[Begin Material]
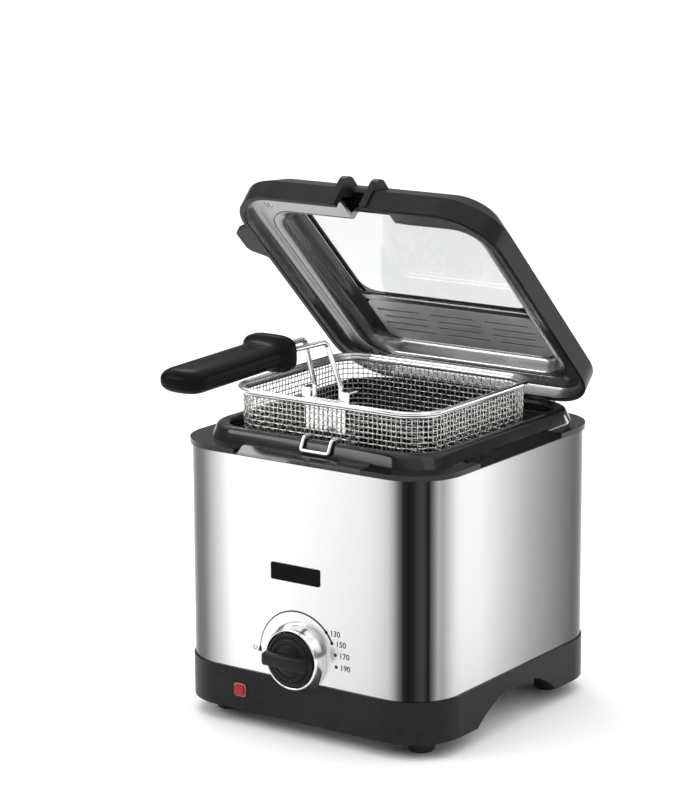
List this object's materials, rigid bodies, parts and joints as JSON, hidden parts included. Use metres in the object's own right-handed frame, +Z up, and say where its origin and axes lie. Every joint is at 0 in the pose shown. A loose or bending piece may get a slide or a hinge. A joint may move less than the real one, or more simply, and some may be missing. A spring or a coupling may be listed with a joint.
{
  "type": "deep fryer",
  "caption": "Compact deep fryer with a steel body, hinged windowed lid, lifting wire basket with a long grip, and a front temperature knob.",
  "frame": {"origin": "centre of the four feet, on the surface that they stand on", "axes": "+Z up, -Y towards the knob and the basket's grip, +X to the right of somebody facing the knob"},
  "size_m": [0.2212, 0.3486, 0.3615],
  "materials": {
    "black_plastic": "satin moulded black phenolic",
    "matte_black": "fine-grained matte black plastic",
    "steel_shell": "polished stainless sheet with a faint vertical brush",
    "sheet_steel": "plain galvanised sheet",
    "chrome_wire": "bright nickel-plated wire and sheet",
    "fastener": "zinc-plated",
    "nonstick": "dark non-stick coating",
    "rubber": "matte",
    "glass": "clear tempered glass",
    "gasket": "matte silicone",
    "heater": "dull sheathed element",
    "ceramic": "off-white moulding",
    "copper": "drawn copper capillary",
    "wire_sleeve": "heat-proof sleeve",
    "red_lens": "translucent red",
    "lamp_rim": "pale moulding",
    "liner": "smooth dark-grey anodised sheet",
    "mesh": "woven wire",
    "filter_felt": "pressed metal wool"
  },
  "bodies": {
    "housing": {"base_skirt": "black_plastic", "bottom_plate": "sheet_steel", "rubber_feet": "rubber", "foot_screws": "fastener", "steel_wrap": "steel_shell", "tie_bolts": "fastener", "top_collar": "black_plastic", "rim_ring": "black_plastic", "oil_pot": "nonstick", "drain_hook": "chrome_wire", "heating_element": "heater", "element_clamps": "sheet_steel", "heat_shield": "sheet_steel", "thermal_cutout": "ceramic", "thermostat_body": "ceramic", "thermostat_bracket": "sheet_steel", "capillary_tube": "copper", "terminal_block": "ceramic", "wiring": "wire_sleeve", "cord_gland": "matte_black", "knob_bezel": "chrome_wire", "lamp_bezel": "lamp_rim", "lamp_lens": "red_lens", "lamp_body": "ceramic", "name_plate": "matte_black", "hinge_pins": "fastener"},
    "knob": {"thermostat_shaft": "fastener", "control_knob": "black_plastic"},
    "lid": {"lid_shell": "black_plastic", "lid_inner_frame": "liner", "window_glass": "glass", "window_gasket": "gasket", "filter_cover": "chrome_wire", "filter_pad": "filter_felt", "lid_screws": "fastener", "hinge_knuckles": "black_plastic"},
    "basket": {"basket_mesh": "mesh", "basket_rim": "chrome_wire", "basket_floor_wires": "chrome_wire", "basket_bracket": "chrome_wire", "handle_wires": "chrome_wire", "grip_upper": "black_plastic", "grip_lower": "black_plastic", "grip_screws": "fastener"}
  },
  "joints": [
    {"name": "lid_hinge", "type": "hinge", "parent": "housing", "child": "lid", "pos_m": [0, 0.112, 0.194], "axis": [-1, 0, 0], "range_deg": [-44.2, 50]},
    {"name": "basket_lift", "type": "slide", "parent": "housing", "child": "basket", "axis": [0, 0, 1], "range_m": [-0.058, 0.0657]},
    {"name": "knob_turn", "type": "hinge", "parent": "housing", "child": "knob", "pos_m": [0, -0.106, 0.056], "axis": [0, 1, 0], "range_deg": [0, 195]}
  ],
  "couplings": [
    {"joint": "basket_lift", "follows": "lid_hinge", "m_per_rad": 0.075185}
  ]
}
[End Material]
= The problem =
Output the full listing exactly as it stands.

= Solved exercise =
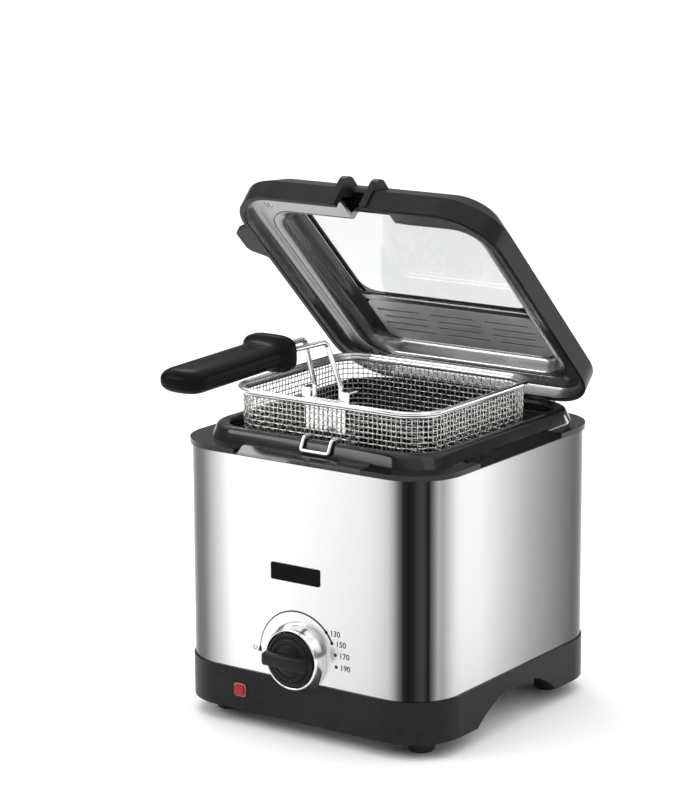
List this object's materials, rigid bodies, parts and joints as JSON, hidden parts included. Use metres in the object's own right-handed frame, +Z up, and say where its origin and axes lie. Every joint is at 0 in the pose shown. A loose or bending piece may get a slide or a hinge. A joint may move less than the real one, or more simply, and some may be missing. A spring or a coupling may be listed with a joint.
{
  "type": "deep fryer",
  "caption": "Compact deep fryer with a steel body, hinged windowed lid, lifting wire basket with a long grip, and a front temperature knob.",
  "frame": {"origin": "centre of the four feet, on the surface that they stand on", "axes": "+Z up, -Y towards the knob and the basket's grip, +X to the right of somebody facing the knob"},
  "size_m": [0.2212, 0.3486, 0.3615],
  "materials": {
    "black_plastic": "satin moulded black phenolic",
    "matte_black": "fine-grained matte black plastic",
    "steel_shell": "polished stainless sheet with a faint vertical brush",
    "sheet_steel": "plain galvanised sheet",
    "chrome_wire": "bright nickel-plated wire and sheet",
    "fastener": "zinc-plated",
    "nonstick": "dark non-stick coating",
    "rubber": "matte",
    "glass": "clear tempered glass",
    "gasket": "matte silicone",
    "heater": "dull sheathed element",
    "ceramic": "off-white moulding",
    "copper": "drawn copper capillary",
    "wire_sleeve": "heat-proof sleeve",
    "red_lens": "translucent red",
    "lamp_rim": "pale moulding",
    "liner": "smooth dark-grey anodised sheet",
    "mesh": "woven wire",
    "filter_felt": "pressed metal wool"
  },
  "bodies": {
    "housing": {"base_skirt": "black_plastic", "bottom_plate": "sheet_steel", "rubber_feet": "rubber", "foot_screws": "fastener", "steel_wrap": "steel_shell", "tie_bolts": "fastener", "top_collar": "black_plastic", "rim_ring": "black_plastic", "oil_pot": "nonstick", "drain_hook": "chrome_wire", "heating_element": "heater", "element_clamps": "sheet_steel", "heat_shield": "sheet_steel", "thermal_cutout": "ceramic", "thermostat_body": "ceramic", "thermostat_bracket": "sheet_steel", "capillary_tube": "copper", "terminal_block": "ceramic", "wiring": "wire_sleeve", "cord_gland": "matte_black", "knob_bezel": "chrome_wire", "lamp_bezel": "lamp_rim", "lamp_lens": "red_lens", "lamp_body": "ceramic", "name_plate": "matte_black", "hinge_pins": "fastener"},
    "knob": {"thermostat_shaft": "fastener", "control_knob": "black_plastic"},
    "lid": {"lid_shell": "black_plastic", "lid_inner_frame": "liner", "window_glass": "glass", "window_gasket": "gasket", "filter_cover": "chrome_wire", "filter_pad": "filter_felt", "lid_screws": "fastener", "hinge_knuckles": "black_plastic"},
    "basket": {"basket_mesh": "mesh", "basket_rim": "chrome_wire", "basket_floor_wires": "chrome_wire", "basket_bracket": "chrome_wire", "handle_wires": "chrome_wire", "grip_upper": "black_plastic", "grip_lower": "black_plastic", "grip_screws": "fastener"}
  },
  "joints": [
    {"name": "lid_hinge", "type": "hinge", "parent": "housing", "child": "lid", "pos_m": [0, 0.112, 0.194], "axis": [-1, 0, 0], "range_deg": [-44.2, 50]},
    {"name": "basket_lift", "type": "slide", "parent": "housing", "child": "basket", "axis": [0, 0, 1], "range_m": [-0.058, 0.0657]},
    {"name": "knob_turn", "type": "hinge", "parent": "housing", "child": "knob", "pos_m": [0, -0.106, 0.056], "axis": [0, 1, 0], "range_deg": [0, 195]}
  ],
  "couplings": [
    {"joint": "basket_lift", "follows": "lid_hinge", "m_per_rad": 0.075185}
  ]
}